Problem requirements ▸ Each line from the one containing "doc.recompute()" through the one containing "obj.matrix_world = world" must be echoed exactly, endpoints included, and every other line omitted.

Rows from a 3D modeling dataset ▸
::::::

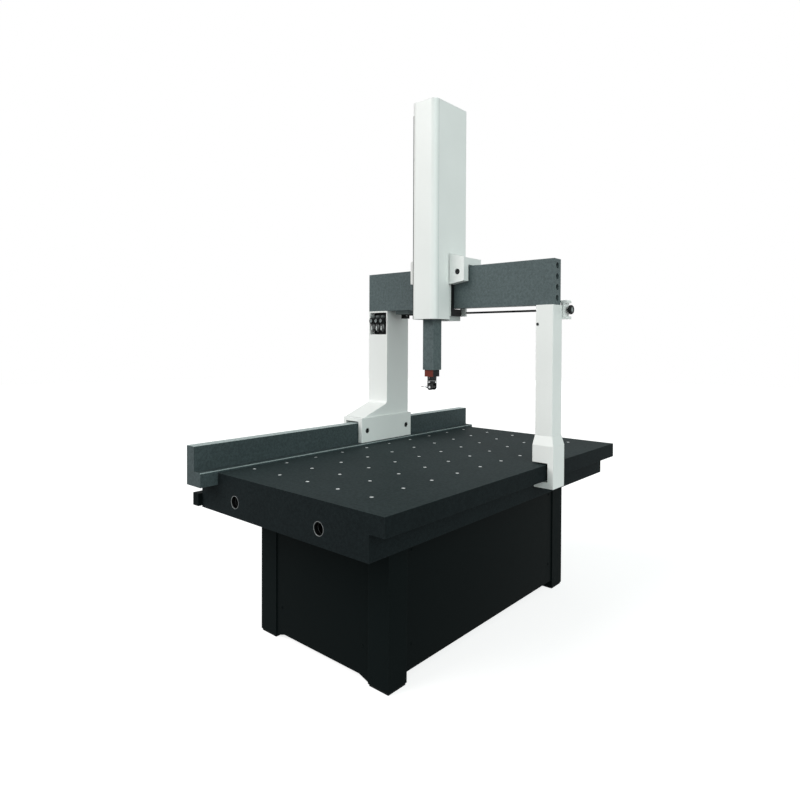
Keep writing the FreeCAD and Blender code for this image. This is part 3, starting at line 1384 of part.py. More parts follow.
def make_stylus():
    """Stem with a ball tip; it tips about the two pins of a small cross."""
    centre = (d.axis_y, d.tilt_z)
    seat_x = probe_front - d.seat_gap - d.seat_radius
    keep(fuse(
        rod("z", (seat_x, d.axis_y), d.seat_radius, d.tilt_z - d.seat_half, d.tilt_z + d.seat_half),
        rod("y", (seat_x, d.tilt_z), d.seat_radius, d.axis_y - d.seat_half, d.axis_y + d.seat_half)),
        "stylus_seat")
    start = seat_x - d.seat_radius - d.air_gap
    tip = start - d.stylus_length
    keep(fuse(rod("x", centre, d.stylus_radius, tip, start), ball("x", tip, *centre, d.ball_radius)),
         "stylus")


def ball(axis, x, y, z, radius):
    """Sphere with its poles along an axis."""
    sphere = doc.addObject("Part::Sphere", "ball")
    bind(sphere, "Radius", radius)
    sphere.Placement = Placement(Vector(), ALONG[axis])
    place(sphere, x, y, z)
    return sphere


for make in (
        make_stand_frame, make_isolation_pads, make_panels, make_base_screws, make_granite_table,
        make_table_inserts, make_guide_rail, make_y_scale, make_y_drive, make_left_saddle,
        make_left_column, make_bridge_air_pads, make_bridge_screws, make_beam, make_x_scale,
        make_right_column, make_right_leg, make_drive_arm, make_read_heads, make_x_drive,
        make_x_tensioner, make_regulators, make_carriage_frame, make_carriage_air_pads,
        make_carriage_underside, make_z_cover, make_ram_guides, make_z_drive, make_counterweight,
        make_ram, make_ram_clamp, make_probe):
    make()

doc.recompute()
failed = [o.Label for o in doc.Objects if {"Invalid", "Error"} & set(o.State)]
if failed:
    raise RuntimeError(f"not built: {failed}")
for node in NODES:
    if node.Shape.isNull() or not node.Shape.isValid() or not node.Shape.Solids:
        raise RuntimeError(f"{node.Label}: no valid shape")

os.makedirs("parts", exist_ok=True)
for node in NODES:
    node.Shape.exportStep(f"parts/{node.Label}.step")
print(len(NODES), "nodes written")
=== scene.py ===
import math

import bpy
import numpy as np
from bpy.props import FloatProperty, FloatVectorProperty, IntProperty, PointerProperty
from mathutils import Matrix, Vector


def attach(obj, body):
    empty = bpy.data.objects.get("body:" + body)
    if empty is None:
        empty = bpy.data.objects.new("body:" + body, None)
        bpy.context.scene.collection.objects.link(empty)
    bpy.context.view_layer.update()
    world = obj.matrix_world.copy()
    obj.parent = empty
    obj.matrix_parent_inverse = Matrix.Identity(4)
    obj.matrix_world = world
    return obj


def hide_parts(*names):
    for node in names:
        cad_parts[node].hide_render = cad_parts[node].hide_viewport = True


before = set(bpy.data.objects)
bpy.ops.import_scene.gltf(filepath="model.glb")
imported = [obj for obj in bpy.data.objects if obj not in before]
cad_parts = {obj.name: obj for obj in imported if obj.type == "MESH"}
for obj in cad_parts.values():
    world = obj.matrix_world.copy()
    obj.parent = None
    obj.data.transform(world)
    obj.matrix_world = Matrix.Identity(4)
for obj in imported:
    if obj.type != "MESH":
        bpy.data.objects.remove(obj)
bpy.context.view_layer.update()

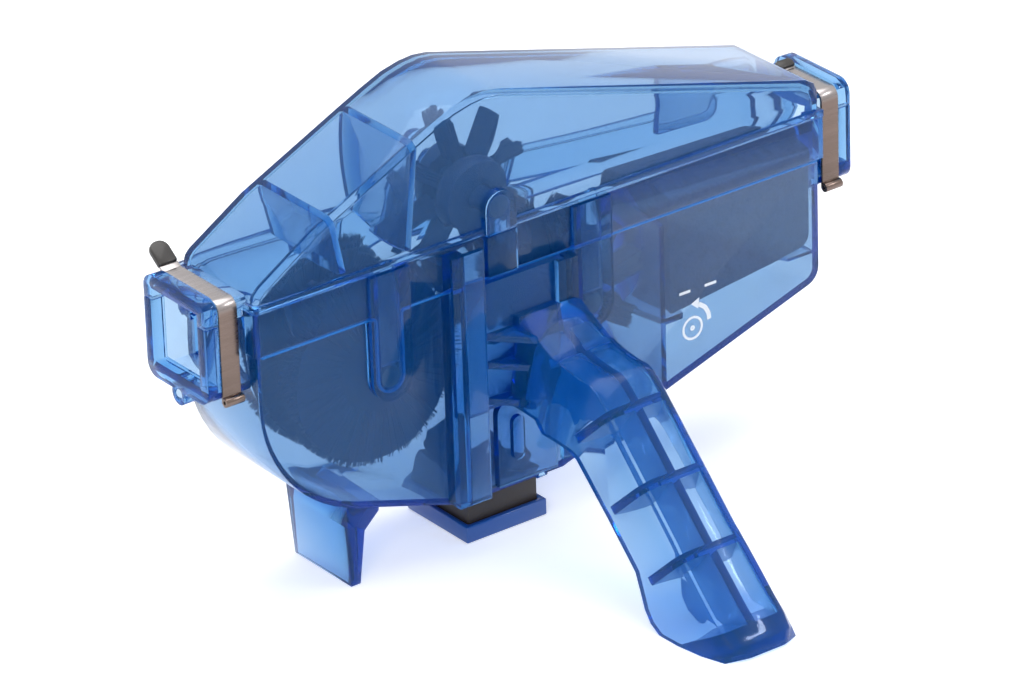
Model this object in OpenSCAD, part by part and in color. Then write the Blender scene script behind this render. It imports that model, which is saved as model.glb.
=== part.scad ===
// Bike chain cleaner: a clear tank and cover that close round a bicycle chain, with three brushes
// turned by the chain, a sponge, a magnet under the sump and a ribbed grip on one side.
// Millimetres, +Z up. The origin is the centre of the magnet tray's underside, the chain runs
// along X from the front port at -X to the rear port at +X, and the grip hangs out to -Y.

/* [Tank] */
// From the tray's centre to the tank's front wall
tank_front = 78.4; // [72:0.2:86]
// From the tray's centre to the tank's rear wall
tank_rear = 103.6; // [98:0.2:112]
// Width of the tank below its rim
tank_w = 32.4; // [30.4:0.2:36]
// Wall of the tank and of the cover
wall = 1.6; // [1.2:0.1:2.2]
// Height of the tank's underside above the ground
floor_z = 14.2; // [12:0.2:16]
// Height of the tank's top edge
seam_z = 89.2; // [87:0.1:91]
// Radius of the round front chamber
chamber_r = 40; // [37:0.5:42]
// Height of the round chamber's centre
chamber_z = 62.9; // [60:0.1:65]
// Where the flat floor begins, forward of the tray's centre
floor_front = 16.4; // [14:0.2:20]
// Where the flat floor ends, behind the tray's centre
floor_rear = 16.6; // [14:0.2:20]
// Slope of the rear floor
rear_slope = 17.6; // [14:0.2:20]
// Radius of the rear lower corner
rear_corner_r = 5; // [3:0.5:8]
// Height of the band round the tank's top
rim_h = 12; // [8:0.5:14]
// How far the rim stands out of the wall
rim_out = 1.1; // [0.6:0.1:1.6]

/* [Cover] */
// Height of the cover's peak above the tank's top edge
cover_h = 39.2; // [36:0.2:44]
// How far the cover's lower flange stands out
flange_out = 1.3; // [0.6:0.1:1.6]
// Height of the cover's lower flange
flange_h = 2; // [1.4:0.1:3]
// Chamfer along the roof's long edges
roof_chamfer = 1.4; // [0.8:0.1:2]
// Gap between the tank and the cover
seam_gap = 0.2; // [0.1:0.05:0.3]
// Thickness of the two splash baffles
baffle_t = 1.8; // [1.2:0.1:2.4]

/* [Ports] */
// How far each port stands out from its end wall
port_out = 13.5; // [12:0.1:18]
// Outer width of a port's throat
throat_w = 25.4; // [23:0.2:27]
// Lowest height of a port's throat
throat_z0 = 66.8; // [65:0.1:70]
// Highest height of a port's throat
throat_z1 = 93; // [91:0.1:96]
// Wall of a port's throat
throat_wall = 1.9; // [1.4:0.1:2.4]
// Height where the cover's half of a port meets the tank's half
port_split = 87.6; // [85:0.1:88.4]
// Thickness of a mouth's lip along the chain
lip_t = 4; // [3:0.1:5]
// How far a lip stands out round its throat
lip_out = 0.9; // [0.6:0.1:1.6]
// How far a lip stands in from its throat's outside
lip_in = 2.7; // [2.2:0.1:3.2]
// Height of the sill inside a mouth
lip_sill = 1.9; // [1:0.1:2.4]
// Corner radius of a lip
lip_r = 4; // [2.5:0.5:5]
// Radius of the eye under each mouth
eye_r = 3; // [2.6:0.1:3.4]
// Radius of the hole through each eye
eye_hole_r = 1.5; // [1.2:0.1:1.8]

/* [Clips] */
// Width of a clip's band along the chain
clip_w = 5.6; // [4.6:0.1:6]
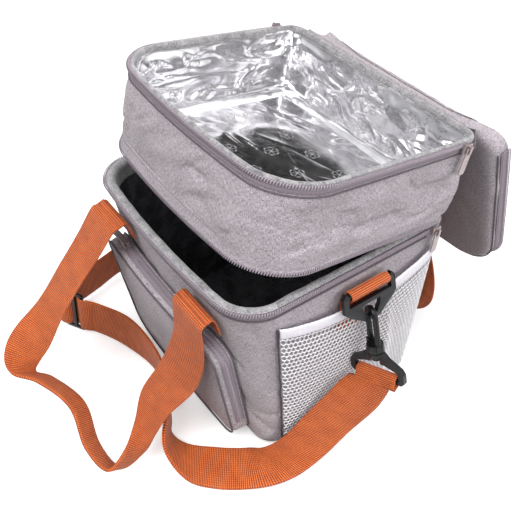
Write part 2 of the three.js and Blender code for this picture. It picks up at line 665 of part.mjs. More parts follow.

::::::

Output below ▸
doc.recompute()
failed = [o.Label for o in doc.Objects if {"Invalid", "Error"} & set(o.State)]
if failed:
    raise RuntimeError(f"not built: {failed}")
for node in NODES:
    if node.Shape.isNull() or not node.Shape.isValid() or not node.Shape.Solids:
        raise RuntimeError(f"{node.Label}: no valid shape")

os.makedirs("parts", exist_ok=True)
for node in NODES:
    node.Shape.exportStep(f"parts/{node.Label}.step")
print(len(NODES), "nodes written")
=== scene.py ===
import math

import bpy
import numpy as np
from bpy.props import FloatProperty, FloatVectorProperty, IntProperty, PointerProperty
from mathutils import Matrix, Vector


def attach(obj, body):
    empty = bpy.data.objects.get("body:" + body)
    if empty is None:
        empty = bpy.data.objects.new("body:" + body, None)
        bpy.context.scene.collection.objects.link(empty)
    bpy.context.view_layer.update()
    world = obj.matrix_world.copy()
    obj.parent = empty
    obj.matrix_parent_inverse = Matrix.Identity(4)
    obj.matrix_world = world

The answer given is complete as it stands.